The downside of this, however, as you have already noticed, is that by default, if you don't actively add trusted certificates, the OpenSSL extension will not be able to validate any peer certificate at all. In order to make things work, you have to set up the configuration manually.
This inconvenience has led to a lot of dubious measures to circumvent it, the worst of all being to globally set OpenSSL::SSL::VERIFY_PEER = OpenSSL::SSL::VERIFY_NONE
. Please don't do this. We have even made jokes about adding code that lets your application crash randomly if we encounter that hack :)
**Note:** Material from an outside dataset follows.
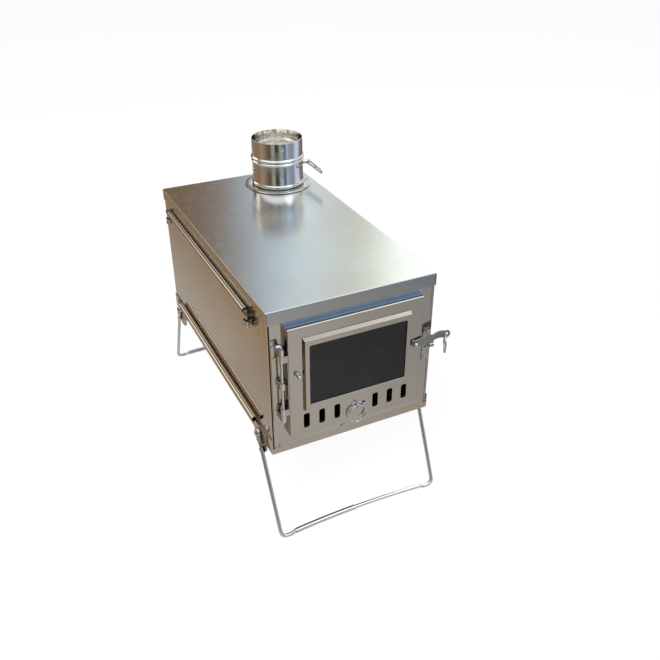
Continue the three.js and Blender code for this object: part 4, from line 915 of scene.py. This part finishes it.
class BuildFittings(bpy.types.Operator):
    """Makes the hinge, the latch, the studs and both split rings"""

    bl_idname = "stove.fittings"
    bl_label = "Hinge and latch"

    def execute(self, context):
        low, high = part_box("frame_hinge_leaf")
        places = [Vector((low.x + mm(2.5), mm(TRAY_FACE), z)) for z in (low.z + mm(13.44), high.z - mm(13.44))]
        leaf_heads = rivet_heads("bright_fitting", places, (0, -1, 0), mm(1.6), mm(1.0))
        pin_low, pin_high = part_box("hinge_pin")
        axis = Vector((pin_high.x - mm(PIN_RADIUS), (pin_low.y + pin_high.y) / 2, 0))
        fixed = dressed_sheet(
            "hinge_leaf_fixed", "frame_hinge_leaf", "bright_sheet", mm(0.14), heads=[leaf_heads]
        )
        moving = dressed_sheet("hinge_leaf_moving", "door_hinge_leaf", "bright_sheet", mm(0.14))
        for leaf in (fixed, moving):
            trim(leaf, "bright_fitting", lambda face: (face.center - axis).xy.length < mm(3.3))
        keeper_head = rivet_heads("bright_fitting", [at(93.6, TRAY_FACE, 185.6)], (0, -1, 0))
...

If manual trust setup seems too complicated, I'll offer an easy alternative now that makes the OpenSSL extension behave exactly the same as OpenSSL CLI commands like s_client
.
Why s_client can verify the certificate
OpenSSL uses a similar approach to browsers and Windows. A typical installation will put a bundle of trusted certificates somewhere on your hard disk (something like /etc/ssl/certs/ca-bundle.crt
) and this will serve as the default set of trusted certificates. That's where s_client
looks when it needs to verify peer certificates and that's why your experiment succeeded.
Making Ruby act like s_client
If you'd still like to have the same comfort when validating certificates with Ruby, you can tell it to use the OpenSSL bundle of trusted certificates if available on your system by calling OpenSSL::X509::Store#set_default_paths
. Additional information can be found here. To use this with XMLRPC::Client
, simply ensure that set_default_paths
gets called on the X509::Store
it uses.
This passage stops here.